Put that light out!
Blackout regulations were imposed on 1 September 1939, two days before the declaration of war on Germany. The regulations required that all windows and doors should be covered at night with suitable material such as heavy curtains, cardboard or paint, to prevent the escape of any glimmer of light that might aid enemy aircraft. They endured until 23 April 1945 when the allies had the upper hand in the war and there was no longer a risk of bombing raids.
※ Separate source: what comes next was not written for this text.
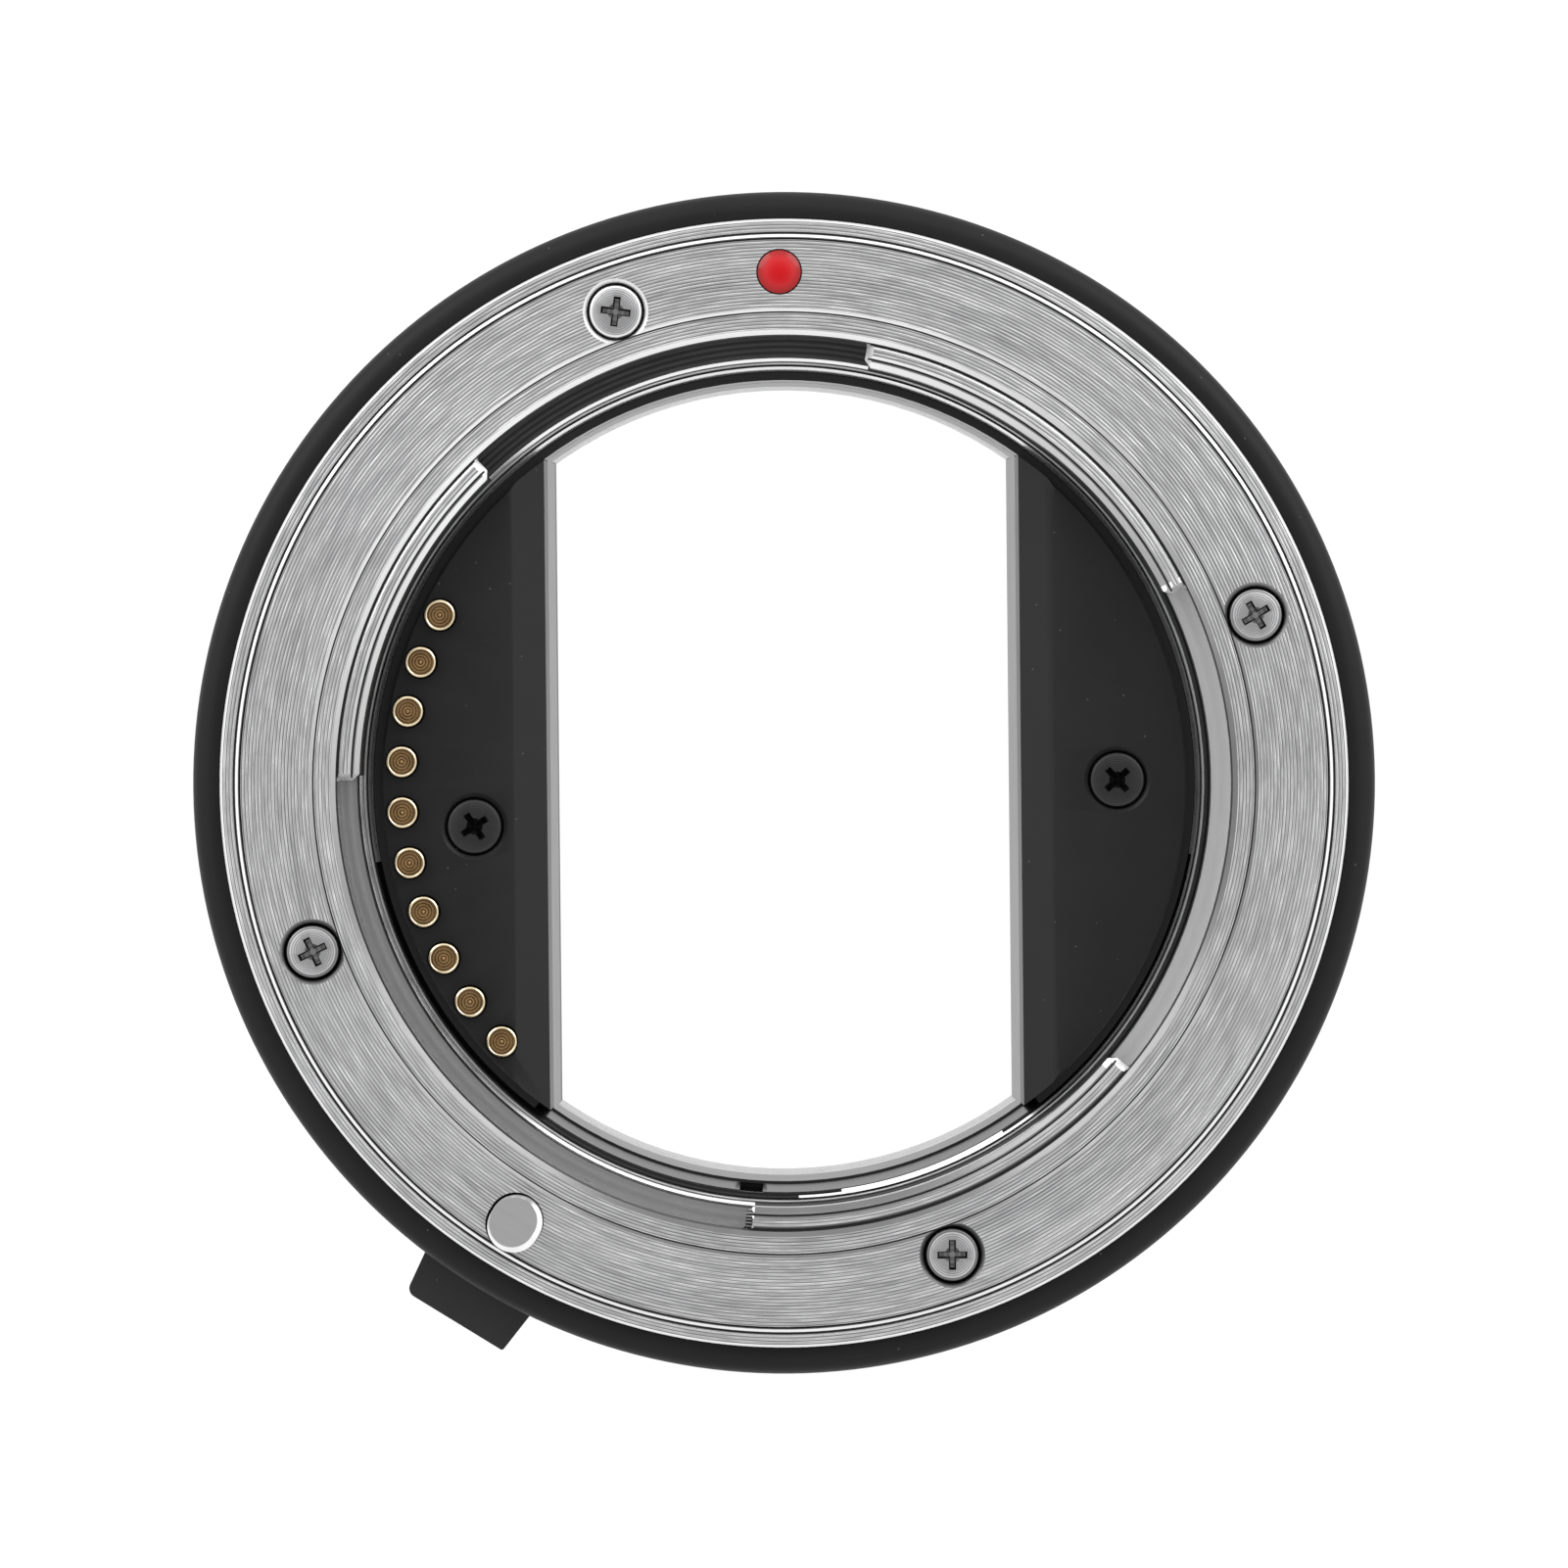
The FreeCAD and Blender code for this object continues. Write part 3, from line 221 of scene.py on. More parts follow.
def node(tree, kind, settings=None, **inputs):
    """Adds a node to a tree, sets it up, and fills or links its inputs by name or number."""
    made = tree.nodes.new("ShaderNode" + kind)
    for key, value in (settings or {}).items():
        setattr(made, key, value)
    for key, value in inputs.items():
        numbered = key[0] == "_" and key[1:].isdigit()
        socket = made.inputs[int(key[1:]) if numbered else key.replace("_", " ")]
        if isinstance(value, bpy.types.NodeSocket):
            tree.links.new(value, socket)
        else:
            socket.default_value = value
    return made


def math_node(tree, operation, *values):
    """Adds one Math node and returns its result."""
    inputs = {f"_{number}": value for number, value in enumerate(values)}
    return node(tree, "Math", {"operation": operation}, **inputs).outputs[0]


def mixed(tree, factor, dark, light):
    """Adds a mix of two colours and returns it; the first colour may come from another node."""
    dark = dark if isinstance(dark, bpy.types.NodeSocket) else (*dark, 1.0)
    return node(tree, "Mix", {"data_type": "RGBA"}, Factor=factor, _6=dark, _7=(*light, 1.0)).outputs[2]


def effect(name, inputs, outputs):
    """Empty shader node group with named inputs and outputs."""
    group = bpy.data.node_groups.new(name, "ShaderNodeTree")
    for label, kind, value in inputs:
        socket = group.interface.new_socket(label, in_out="INPUT", socket_type=kind)
        if value is not None:
            socket.default_value = value
    for label in outputs:
        group.interface.new_socket(label, in_out="OUTPUT", socket_type="NodeSocketFloat")
    return group, group.nodes.new("NodeGroupInput"), group.nodes.new("NodeGroupOutput")


def turning_marks():
    """Fine rings that a lathe tool leaves about the origin of its vector, uneven along each turn."""
    group, given, out = effect(
        "turning marks",
        [("Vector", "NodeSocketVector", None), ("Pitch", "NodeSocketFloat", 0.15),
         ("Seed", "NodeSocketFloat", 0.0)],
        ["Height", "Shade"])
    place = given.outputs["Vector"]
    flat = node(group, "VectorMath", {"operation": "MULTIPLY"}, _0=place, _1=(1.0, 1.0, 0.0)).outputs[0]
    radius = node(group, "VectorMath", {"operation": "LENGTH"}, _0=flat).outputs["Value"]
    facing = node(group, "VectorMath", {"operation": "NORMALIZE"}, _0=flat).outputs[0]
    parts = node(group, "SeparateXYZ", _0=facing)
    high = node(group, "SeparateXYZ", _0=place).outputs["Z"]
    feed = math_node(group, "DIVIDE", math_node(group, "ADD", radius, high), given.outputs["Pitch"])
    wave = math_node(group, "SINE", math_node(group, "MULTIPLY", feed, 2 * math.pi))
    around = 12.0
    streak_at = node(group, "CombineXYZ", X=math_node(group, "MULTIPLY", parts.outputs["X"], around),
                     Y=math_node(group, "MULTIPLY", parts.outputs["Y"], around),
                     Z=math_node(group, "ADD", feed, given.outputs["Seed"])).outputs[0]
    streaks = node(group, "TexNoise", Vector=streak_at, Scale=1.0, Detail=3.0, Roughness=0.6).outputs["Fac"]
    band_at = node(group, "CombineXYZ", X=parts.outputs["X"], Y=parts.outputs["Y"],
                   Z=math_node(group, "MULTIPLY", feed, 0.16)).outputs[0]
    bands = node(group, "TexNoise", Vector=band_at, Scale=1.0, Detail=2.0).outputs["Fac"]
    uneven = math_node(group, "SUBTRACT", streaks, 0.5)
    ripple = math_node(group, "MULTIPLY", wave, math_node(group, "MULTIPLY_ADD", streaks, 0.7, 0.25))
    height = math_node(group, "MULTIPLY_ADD", uneven, 0.9, ripple)
    shade = math_node(group, "ADD", math_node(group, "MULTIPLY_ADD", height, 0.6, 0.5),
                      math_node(group, "MULTIPLY_ADD", bands, 0.5, -0.25))
    shade = math_node(group, "MINIMUM", math_node(group, "MAXIMUM", shade, 0.0), 1.0)
    group.links.new(height, out.inputs["Height"])
    group.links.new(shade, out.inputs["Shade"])
    return group


def grey(value):
    """Colour without a hue."""
    return (value, value, value)


def plain(name, colour, metallic, roughness, specular=0.5):
    """Material with one Principled shader and the numbers that hold all over."""
    material = bpy.data.materials.new(name)
    material.use_nodes = True
    shader = material.node_tree.nodes["Principled BSDF"]
    shader.inputs["Base Color"].default_value = (*colour, 1.0)
    shader.inputs["Metallic"].default_value = metallic
    shader.inputs["Roughness"].default_value = roughness
    shader.inputs["Specular IOR Level"].default_value = specular
    return material, shader


def object_place(material):
    """Object coordinates in millimetres."""
    tree = material.node_tree
    coordinates = node(tree, "TexCoord").outputs["Object"]
    return node(tree, "VectorMath", {"operation": "SCALE"}, _0=coordinates, Scale=1000.0).outputs[0]


def own_place(material):
    """Flat coordinates in millimetres about the piece's own axis, from its map."""
    return node(material.node_tree, "UVMap", {"uv_map": "own axis"}).outputs[0]


def two_toned(name, dark, light, rough, metallic, specular):
    """Material that gets two colours and two roughnesses; it starts with their means."""
    colour = [(a + b) / 2 for a, b in zip(dark, light)]
    return plain(name, colour, metallic, sum(rough) / 2, specular)


def surfaced(tree, shader, colour, shade, rough, heights, depth):
    """Links a colour, a roughness that follows the shade, and a bump of some millimetres."""
    tree.links.new(colour, shader.inputs["Base Color"])
    spread = node(tree, "MapRange", _0=shade, _3=rough[0], _4=rough[1])
    tree.links.new(spread.outputs[0], shader.inputs["Roughness"])
    bump = node(tree, "Bump", Height=heights, Strength=1.0, Distance=depth * MM)
    tree.links.new(bump.outputs[0], shader.inputs["Normal"])


def turned_finish(name, dark, light, rough, pitch, depth, metallic=1.0, specular=0.5, seed=0.0,
                  place=object_place):
    """Metal with the rings of turning: two colours, the roughness of each, and a bump."""
    material, shader = two_toned(name, dark, light, rough, metallic, specular)
    tree = material.node_tree
    rings = node(tree, "Group", {"node_tree": TURNING_MARKS}, Vector=place(material), Pitch=pitch,
                 Seed=seed)
    shade = rings.outputs["Shade"]
    surfaced(tree, shader, mixed(tree, shade, dark, light), shade, rough, rings.outputs["Height"], depth)
    return material


def cut_slope(radius, height, tilt, angle):
    """Whether a face slopes as a chamfer does."""
    return 0.3 < tilt < 0.93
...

Blackout was enforced in the first instance by Air Raid Precautions (A.R.P.) Wardens, and by the local police. Those infringing the regulations might be simply told-off, but could be summoned to appear in court and if found guilty fined for their failure to comply. A typical offender was Elizabeth Edge, whose case, among others, was reported in the Manchester Evening News on Thursday 18 Jan 1940:
"Elizabeth Edge, of Albert-street. Newton Heath, was fined 20s. for not screening a light in her shop premises. It was stated that there were no curtains and that an electric light inside the shop had a 100-watt bulb covered with brown paper. Mrs. Edge denied in a letter that the light was shining through the window.
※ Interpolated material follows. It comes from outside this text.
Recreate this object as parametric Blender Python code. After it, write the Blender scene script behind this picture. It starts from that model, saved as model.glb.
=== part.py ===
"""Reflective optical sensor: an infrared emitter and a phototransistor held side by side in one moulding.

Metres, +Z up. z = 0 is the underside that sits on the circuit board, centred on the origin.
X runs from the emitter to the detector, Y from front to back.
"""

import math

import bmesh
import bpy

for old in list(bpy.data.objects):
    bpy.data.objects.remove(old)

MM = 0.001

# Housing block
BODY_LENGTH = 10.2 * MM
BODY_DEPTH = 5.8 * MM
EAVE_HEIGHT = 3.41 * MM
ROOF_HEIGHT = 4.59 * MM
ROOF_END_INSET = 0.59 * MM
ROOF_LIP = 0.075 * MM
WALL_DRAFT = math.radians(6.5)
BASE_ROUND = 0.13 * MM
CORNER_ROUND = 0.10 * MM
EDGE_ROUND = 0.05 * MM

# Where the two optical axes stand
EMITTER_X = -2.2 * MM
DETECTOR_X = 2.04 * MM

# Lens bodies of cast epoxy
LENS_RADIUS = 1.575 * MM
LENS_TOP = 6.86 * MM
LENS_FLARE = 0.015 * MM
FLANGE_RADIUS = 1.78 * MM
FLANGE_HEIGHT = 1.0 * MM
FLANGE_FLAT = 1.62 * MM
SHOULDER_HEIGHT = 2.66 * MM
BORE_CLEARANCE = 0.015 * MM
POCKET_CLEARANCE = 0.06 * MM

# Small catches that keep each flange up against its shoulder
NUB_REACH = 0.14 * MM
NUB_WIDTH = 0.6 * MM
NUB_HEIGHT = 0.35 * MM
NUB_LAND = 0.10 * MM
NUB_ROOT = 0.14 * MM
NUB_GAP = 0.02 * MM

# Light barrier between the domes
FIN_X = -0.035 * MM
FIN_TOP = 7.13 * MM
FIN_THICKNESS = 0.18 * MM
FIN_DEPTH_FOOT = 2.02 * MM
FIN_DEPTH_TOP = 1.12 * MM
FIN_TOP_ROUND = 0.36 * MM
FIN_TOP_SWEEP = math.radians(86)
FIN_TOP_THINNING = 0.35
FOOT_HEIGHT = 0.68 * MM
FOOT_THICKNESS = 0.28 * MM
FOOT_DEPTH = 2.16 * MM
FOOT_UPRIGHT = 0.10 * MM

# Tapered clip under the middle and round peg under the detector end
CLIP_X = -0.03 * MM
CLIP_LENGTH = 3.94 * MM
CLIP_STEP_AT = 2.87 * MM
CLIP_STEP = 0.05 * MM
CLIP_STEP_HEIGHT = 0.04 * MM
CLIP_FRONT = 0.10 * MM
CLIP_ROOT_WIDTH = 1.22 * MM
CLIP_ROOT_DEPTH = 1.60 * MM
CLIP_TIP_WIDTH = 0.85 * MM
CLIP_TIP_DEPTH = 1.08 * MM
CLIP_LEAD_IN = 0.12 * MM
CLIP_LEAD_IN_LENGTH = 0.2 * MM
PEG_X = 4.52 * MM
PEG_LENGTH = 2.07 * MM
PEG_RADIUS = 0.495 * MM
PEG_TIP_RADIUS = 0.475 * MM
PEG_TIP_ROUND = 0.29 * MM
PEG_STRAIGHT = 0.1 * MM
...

Ernest Robinson, a florist, of Alexandra Road, Moss Side, was fined 10s. for a similar offence. He said that the lights in the shop were shaded and screened, and he thought he was complying with the regulations.
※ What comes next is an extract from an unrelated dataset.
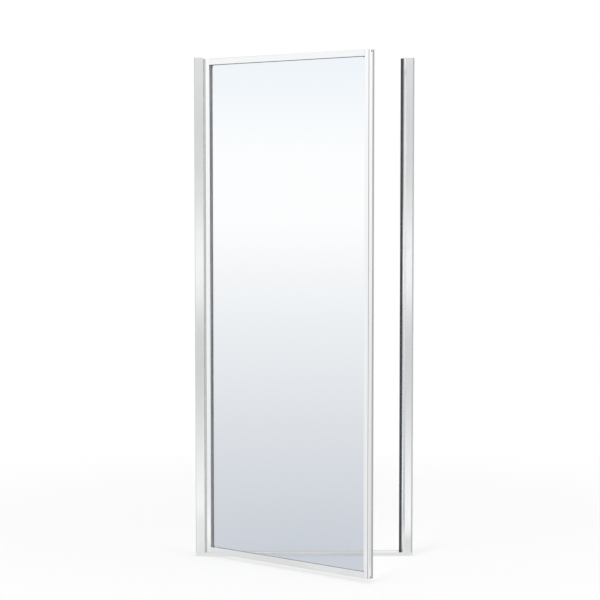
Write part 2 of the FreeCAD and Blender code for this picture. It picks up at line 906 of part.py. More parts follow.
def door_core_corners():
    low = ("rebate_left + vinyl_wall", "door_magnet_face - vinyl_wall - core_thickness")
    high = ("door_right - vinyl_wall", "door_magnet_face - vinyl_wall")
    return low, high


def build_door_magnet_core():
    body = new_body("door_magnet_core")
    sketch = new_sketch(body, "XY_Plane", "door_foot")
    add_rectangle(sketch, *door_core_corners())
    add_pad(body, sketch, "door_height")
    return hang_on_pin(body)


def strike_core_corners():
    near = "stop_end + strike_magnet_margin + vinyl_wall"
    far = "strike_web - strike_magnet_margin - vinyl_wall"
    face = "stop_front - strike_magnet_thickness + vinyl_wall"
    return (near, face), (far, f"{face} + core_thickness")


def build_strike_magnet_sleeve():
    body = new_body("strike_magnet_sleeve")
    face = "stop_front - strike_magnet_thickness"
    near = "stop_end + strike_magnet_margin"
    far = "strike_web - strike_magnet_margin"
    sketch = new_sketch(body, "XY_Plane", "sill_height")
    add_outline(sketch, [
        (near, face),
        (far, face),
        (far, "stop_front"),
        ("stop_middle + tail_width / 2", "stop_front"),
        ("stop_middle + tail_width / 2", "stop_front + tail_length"),
        ("stop_middle - tail_width / 2", "stop_front + tail_length"),
        ("stop_middle - tail_width / 2", "stop_front"),
        (near, "stop_front"),
    ])
    add_rectangle(sketch, *strike_core_corners())
    add_pad(body, sketch, "upright_length")
    round_edges(body, "corner_radius", (0, 0, 1), [(near, face), (far, face)])
    return body


def build_strike_magnet_core():
    body = new_body("strike_magnet_core")
    sketch = new_sketch(body, "XY_Plane", "sill_height")
    add_rectangle(sketch, *strike_core_corners())
    add_pad(body, sketch, "upright_length")
    return body


def drip_screw_places():
    span = "rail_right - rail_left - 2 * drip_screw_inset"
    along = spread("rail_left + drip_screw_inset", span, drip_screw_count)
    return [(place, "door_foot + drip_screw_height") for place in along]


def build_drip_rail():
    # A flange on the back of the door, a sloping apron, and under it a holder for the sweep.
    body = new_body("drip_rail")
    flange = "door_back + drip_wall"
    edge = f"{flange} + drip_reach"
    holder = f"{flange} + holder_gap"
    holder_top = "door_foot + drip_foot + holder_depth"
    slope = "(drip_root_height - drip_edge_height) / drip_reach"
    under_edge = "door_foot + drip_edge_height - drip_wall"
    under_holder = f"{under_edge} + {slope} * (drip_reach - holder_gap - drip_wall)"
    sketch = new_sketch(body, "YZ_Plane", "drip_left")
    add_outline(sketch, [
        ("door_back", "door_foot + drip_foot"),
        (flange, "door_foot + drip_foot"),
        (flange, holder_top),
        (holder, holder_top),
        (holder, "door_foot + drip_foot"),
        (f"{holder} + drip_wall", "door_foot + drip_foot"),
        (f"{holder} + drip_wall", under_holder),
        (edge, under_edge),
        (edge, "door_foot + drip_edge_height"),
        (flange, "door_foot + drip_root_height"),
        (flange, "door_foot + drip_top"),
        ("door_back", "door_foot + drip_top"),
    ])
    add_pad(body, sketch, "drip_right - drip_left")
    bore_along_y(
        body,
        "door_back - cut_overrun",
        f"{flange} + cut_overrun",
        drip_screw_places(),
        "drip_screw_radius + thread_clearance",
    )
    return hang_on_pin(body)


def build_drip_sweep():
    # A soft strip held under the apron, with a fin that ends just above the sill.
    body = new_body("drip_sweep")
    near = "door_back + drip_wall + sweep_fit"
    far = "door_back + drip_wall + holder_gap - sweep_fit"
    middle = "door_back + drip_wall + holder_gap / 2"
    shoulder = "door_foot + drip_foot - fin_step"
    tip = "sill_height + sweep_clearance"
    sketch = new_sketch(body, "YZ_Plane", "drip_left")
    add_outline(sketch, [
        (near, "door_foot + drip_foot + holder_depth"),
        (near, shoulder),
        (f"{middle} - fin_top_width / 2", shoulder),
        (f"{middle} - fin_tip_width / 2", tip),
        (f"{middle} + fin_tip_width / 2", tip),
        (f"{middle} + fin_top_width / 2", shoulder),
        (far, shoulder),
        (far, "door_foot + drip_foot + holder_depth"),
    ])
    add_pad(body, sketch, "drip_right - drip_left")
    return hang_on_pin(body)


def build_drip_screws():
    body = new_body("drip_rail_screws")
    seat = "door_back + drip_wall"
    top = f"{seat} + drip_screw_head_height"
    outline = [
        (f"{seat} - drip_screw_length", "0"),
        (f"{seat} - drip_screw_length + drip_screw_radius", "drip_screw_radius"),
        (seat, "drip_screw_radius"),
        (seat, "drip_screw_head_radius"),
        (f"{top} - drip_screw_head_height / 3", "drip_screw_head_radius"),
        (top, "drip_screw_head_radius * 3 / 4"),
        (top, "drip_screw_radius * 3 / 4"),
        (f"{top} - drip_screw_head_height / 2", "drip_screw_radius * 3 / 4"),
        (f"{top} - drip_screw_head_height / 2", "0"),
    ]
    first, height = drip_screw_places()[0]
    turned = revolve_about_y(body, first, height, outline)
    span = "rail_right - rail_left - 2 * drip_screw_inset"
    add_pattern(body, turned, "X_Axis", span, drip_screw_count)
    return hang_on_pin(body)


pieces = [
    build_sill(),
    build_wall_channel("hinge_wall_channel", -1),
    build_wall_channel("strike_wall_channel", 1),
    build_hinge_jamb(),
    build_strike_jamb(),
    build_jamb_screws("hinge_jamb_screws", -1),
    build_jamb_screws("strike_jamb_screws", 1),
    build_strike_magnet_sleeve(),
    build_strike_magnet_core(),
    set_on_pin(build_leaf("jamb_leaf", -1, 1)),
    set_on_pin(build_hinge_pin()),
    set_on_pin(build_rivets("jamb_leaf_rivets", -1, "jamb_wall")),
    hang_on_pin(build_leaf("door_leaf", 1, 0)),
    hang_on_pin(build_rivets("door_leaf_rivets", 1, "member_wall")),
    build_hinge_stile(),
    build_strike_stile(),
    build_top_rail(),
    build_bottom_rail(),
    build_corner_screws(),
    build_glass(),
    build_gasket(),
    build_door_magnet_sleeve(),
    build_door_magnet_core(),
    build_drip_rail(),
    build_drip_sweep(),
    build_drip_screws(),
]
doc.recompute()

for item in doc.Objects:
    if "Invalid" in item.State or "Error" in item.State:
        raise RuntimeError(f"{item.Label} did not build")
for piece in pieces:
    if piece.Shape.isNull() or not piece.Shape.isValid():
        raise RuntimeError(f"{piece.Label} has no sound shape")

os.makedirs("parts", exist_ok=True)
for piece in pieces:
    piece.Shape.exportStep(f"parts/{piece.Label}.step")
    print(piece.Label, len(piece.Shape.Solids), "solid(s)", round(piece.Shape.Volume, 1), "mm3")
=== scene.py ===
import json
import math

import bmesh
import bpy
from mathutils import Matrix, Vector
from mathutils.geometry import tessellate_polygon


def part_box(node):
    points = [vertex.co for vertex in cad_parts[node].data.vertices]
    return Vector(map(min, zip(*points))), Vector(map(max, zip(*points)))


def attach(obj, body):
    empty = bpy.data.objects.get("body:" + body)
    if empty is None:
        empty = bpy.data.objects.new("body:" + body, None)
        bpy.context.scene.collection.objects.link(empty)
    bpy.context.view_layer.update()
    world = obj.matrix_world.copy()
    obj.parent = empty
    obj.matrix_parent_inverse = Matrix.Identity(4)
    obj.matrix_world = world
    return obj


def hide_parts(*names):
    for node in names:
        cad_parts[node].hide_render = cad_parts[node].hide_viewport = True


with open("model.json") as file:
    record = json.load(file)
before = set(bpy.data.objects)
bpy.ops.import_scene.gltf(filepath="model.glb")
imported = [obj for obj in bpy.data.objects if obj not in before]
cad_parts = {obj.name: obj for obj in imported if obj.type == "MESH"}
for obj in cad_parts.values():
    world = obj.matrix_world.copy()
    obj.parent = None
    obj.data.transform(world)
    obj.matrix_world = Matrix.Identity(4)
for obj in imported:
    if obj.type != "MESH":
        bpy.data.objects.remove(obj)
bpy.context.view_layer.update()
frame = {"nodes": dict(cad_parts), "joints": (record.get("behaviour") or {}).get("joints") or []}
print("frame loaded")

swing = frame["joints"][0]
pin = Vector(swing["pos_m"])
opening = -math.radians(swing["range_deg"][0])  # how far the door stands open at rest
doorPlace = Matrix.Translation((pin.x, pin.y, 0)) @ Matrix.Rotation(-opening, 4, "Z")
quarter = math.pi / 2
sharpAngle = 0.6  # in radians: faces that meet at more than this are shaded apart
bendLimit = 0.45  # share of a side that the bend at one of its ends may take
newPieces = {}  # each by the node that it stands for


# Shapes that more than one piece uses.

def linked(name, data):
    item = bpy.data.objects.new(name, data)
    bpy.context.scene.collection.objects.link(item)
    return item


def newPiece(name, mesh, body, node):
    piece = linked(name, mesh)
    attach(piece, body)
    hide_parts(node)
    newPieces[node] = piece


def shadeEdges(mesh):
    mesh.shade_smooth()
    mesh.set_sharp_from_angle(angle=sharpAngle)


def meshFrom(name, points, faces):
    mesh = bpy.data.meshes.new(name)
    mesh.from_pydata([tuple(point) for point in points], [], faces)
    mesh.validate()
    shell = bmesh.new()
    shell.from_mesh(mesh)
    bmesh.ops.recalc_face_normals(shell, faces=shell.faces)
    shell.to_mesh(mesh)
    shell.free()
    shadeEdges(mesh)
    return mesh


def rounded(points, radius, steps=4):
    # The outline with a soft bend in place of each corner.
    outline = []
    for index, corner in enumerate(points):
        here = Vector(corner)
        before = Vector(points[index - 1]) - here
        after = Vector(points[(index + 1) % len(points)]) - here
        reach = min(radius, bendLimit * before.length, bendLimit * after.length)
        start = here + before.normalized() * reach
        end = here + after.normalized() * reach
        for step in range(steps + 1):
            share = step / steps
            outline.append(start.lerp(here, share).lerp(here.lerp(end, share), share))
    return outline


def rectangle(low, high):
    return [(low.x, low.y), (high.x, low.y), (high.x, high.y), (low.x, high.y)]


def extruded(name, loops, low, high, place):
    # The first loop is the outside and the others are hollows, drawn out between two heights.
    flat = [Vector((point[0], point[1], 0)) for loop in loops for point in loop]
    total = len(flat)
    points = [place @ Vector((point.x, point.y, level)) for level in (low, high) for point in flat]
    faces = []
    first = 0
    for loop in loops:
        count = len(loop)
        for step in range(count):
            here, after = first + step, first + (step + 1) % count
            faces.append((here, after, total + after, total + here))
        first += count
    loopPoints = [[Vector((point[0], point[1], 0)) for point in loop] for loop in loops]
    for triangle in tessellate_polygon(loopPoints):
        faces.append(tuple(triangle))
        faces.append(tuple(total + index for index in triangle))
    return meshFrom(name, points, faces)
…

Even the enforcers might fall foul of the regulations they were supposed to enforce:
An A.R.P. warden, Richard Maskell, of Alexandra Road, Moss Side, who did not appear, was fined 5s, for a similar offence. A police officer said the shop was a blaze of light. Maskell told the court in a letter that it was an oversight by one of his assistants.
Most cases, however, are not reported in such detail. The minimal details are, however, informative:
BLACK-OUT SUMMONSES Gorton is the latest district to figure in the Manchester police campaign against people who fail to observe the black-out regulation. At Manchester City Police Court to-day 42 householders were summoned for allowing light to show from their windows. In one case fairy lights on a Christmas tree had reflected through a curtainless window. In another a woman said her house was opposite an A.R.P. depot, and the lighting had remained the same for two months before a police officer told her,she would be reported. Fines of ss. were imposed on Herbert Fone (35), Darley-street; William O’Brien (56), Lord-street; Hannah Shaw (55). Beyer-street; Ernest Lawton (56), Church Lane; Minnie Loxley (26), Furnival Road; Harold Grimshaw (25), Rowsley-street; William Knape (46). High-street; Archie Langley (30), High-street; Leonard Mills (40), Wellersley Avenue; James Williams (35), Gorton Lane; James Shaw (30), Brook House, West Gorton. Rose Wilcock (40). Gorton Lane; Thomas Bamber (45). Park Avenue; Ellen Livesey (55). Park Avenue; Arthur McLelland (45), Bakewell-street ; Alfred Burrows (40), Gloucester- Street; Arthur Jackson (40) Gloucester-street; Harold Smith (30), Gloucester. street; Charles Souter (40). Midwoodstreet ; Esther Lowe (40). Church Lane ; (two summonses ss. each) Louie Ravenscroft (55), Beyer-street; Margaret Maddocks (50), Peacock-street; Lilian Peace (25). Casson-street; James Peace (56), her father-in-law. of Casson-street ; Minnie Lancaster (40). Casson street; Ada Morris (40). Burton-street; and Harold Amos (30), of Great Jackson-street. Fines of 10s. were imposed on Lily Wright (40), Chapman-street, Gorton; Herbert Fox (30), Church Lane; Frederick Jones (27), Goring Avenue (two summonses. 10s. and 5s.); and John Sivori (25), of Hyde Road (two summonses. 10s. each).[Manchester Evening News 31 Jan 1940]
So, did your ancestors fall foul of the regulations? Reports in the local press may well be worth a look!